For companies with plans to grow significantly in the near future, it may be necessary to take further precautions to protect working capital. Once cash-flow modelling has been undertaken, appropriate steps should be taken to improve the business’ financial position and ensure a healthy profit margin. For example, this may involve renegotiating contract terms with customers or lengthening payment terms with key suppliers to avoid running short of cash as they ramp up their export drive.

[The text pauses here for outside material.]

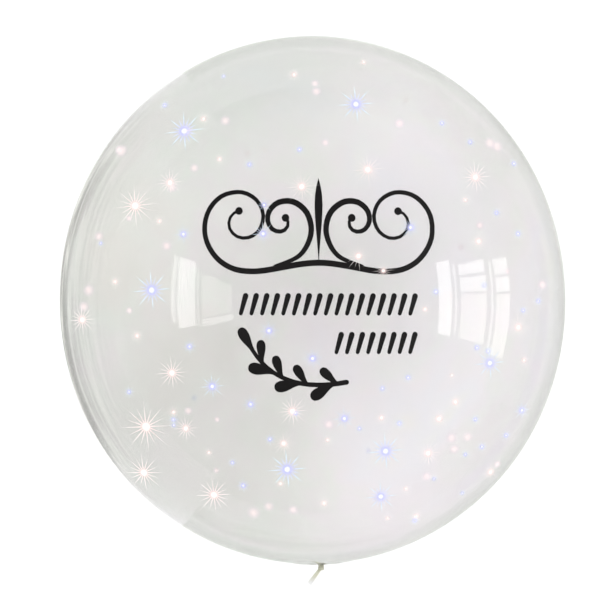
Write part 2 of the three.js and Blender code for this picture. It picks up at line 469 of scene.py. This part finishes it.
def addWrap(bm, c, tilt, shift):
    # one turn of the knot: a small round section spun about the neck, creased a little
    ring = bmesh.ops.create_circle(bm, segments=c["wrapSides"], radius=c["wrapThickness"])
    verts = ring["verts"]
    bmesh.ops.translate(bm, verts=verts, vec=(c["wrapRadius"], 0.0, 0.0))
    before = set(bm.verts)
    edges = [e for e in bm.edges if all(v in verts for v in e.verts)]
    bmesh.ops.spin(
        bm, geom=edges + verts, cent=(0, 0, 0), axis=(0, 1, 0), angle=2 * math.pi,
        steps=c["wrapSteps"], use_merge=True,
    )
    turn = list(verts) + [v for v in bm.verts if v not in before]
    for vert in turn:
        around = math.atan2(vert.co.z, vert.co.x)
        crease = 1.0 + c["wrapCreaseDepth"] * math.sin(c["wrapCreases"] * around + 3 * shift)
        vert.co = Vector((vert.co.x * crease, vert.co.y * c["wrapWidth"], vert.co.z * crease))
    lean = math.radians(tilt)
    bmesh.ops.rotate(bm, verts=turn, matrix=Matrix.Rotation(lean, 3, "X"))
    bmesh.ops.rotate(bm, verts=turn, matrix=Matrix.Rotation(lean * c["wrapSlant"], 3, "Z"))
    bmesh.ops.translate(bm, verts=turn, vec=(0.0, shift * c["wrapApart"], 0.0))


def makeKnot(c):
    bm = bmesh.new()
    addStem(bm, c)
    for shift, tilt in zip((1, -1), c["wrapTilts"]):
        addWrap(bm, c, tilt, shift)
    bmesh.ops.remove_doubles(bm, verts=bm.verts, dist=weldDistance)
    bmesh.ops.recalc_face_normals(bm, faces=bm.faces)
    bmesh.ops.translate(bm, verts=bm.verts, vec=(0.0, c["middle"], axisHeight))
    newPiece("neck_knot", bm, gatheredMaterial)


def makeTail(c):
    # the flattened neck below the knot: narrow and tightly pleated, then wider at its cut end
    bm = bmesh.new()
    across, along = c["tailFaces"]
    bmesh.ops.create_grid(bm, x_segments=across, y_segments=along, size=1.0)
    for vert in bm.verts:
        side, share = vert.co.x, (1.0 - vert.co.y) / 2
        half = c["tailRoot"] + (c["tailEnd"] - c["tailRoot"]) * share ** c["tailWidening"]
        wave = math.cos(c["tailFolds"] * side + c["tailFoldTwist"] * share)
        fold = c["tailFold"] * wave * (1.0 - c["tailFoldLoss"] * share)
        curl = c["tailCurl"] * math.sin(c["tailCurlBend"] * share) * side
        ragged = c["tailRagged"] * math.sin(c["tailTeeth"] * side) * share ** c["tailRaggedReach"]
        vert.co = Vector((side * half, -share * c["tailLength"] + ragged, fold + curl))
    lean = Matrix.Rotation(-math.radians(c["tailLean"]), 3, "Z")
    bmesh.ops.rotate(bm, verts=bm.verts, matrix=lean)
    bmesh.ops.translate(bm, verts=bm.verts, vec=(0.0, c["middle"], axisHeight))
    piece = newPiece("neck_tail", bm, gatheredMaterial)
    wall = piece.modifiers.new("wall", "SOLIDIFY")
    wall.thickness = c["tailWall"]
    wall.offset = 0.0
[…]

It is also important to proactively manage the payment process with overseas customers before it undermines the company’s financial position. For instance, getting paid in advance and using Letters of Credit can mitigate the risk and ensure punctual payment. If credit is to be offered, before entering into any agreement, it will be important to carry out credit checks, consider the use of export credit insurance and establish efficient credit control procedures.

Another area of risk for first-time exporters is exchange controls, which may make it difficult to transfer local currency out of a particular market, for example, China, India and parts of Africa. The planning process should involve taking the time to fully understand the regulations and restrictions (including documentation and local taxes), agreeing with the customer how these requirements will be met, and incorporating time delays into the cash flow forecasts. Needless to say, where possible, it makes sense to get paid upfront for all or a significant amount of the contract value.

UK Export Finance, a Government body which provides support to businesses trading internationally, can also help first-time exporters to secure overseas contracts. It works alongside banks to combat late payments and helps businesses to obtain attractive financing terms.

The trend towards increased globalisation is being driven by significant new opportunities in overseas markets and for some UK businesses, exporting could enable them to increase revenues dramatically and in a relatively short time scale. However, for the best chance of success, it is essential to consider cash-flow implications carefully and take steps to mitigate risk. By using three-way forecasting, identifying all the additional costs, and weighing up risks and opportunities, first-time exporters can achieve their strategic goals.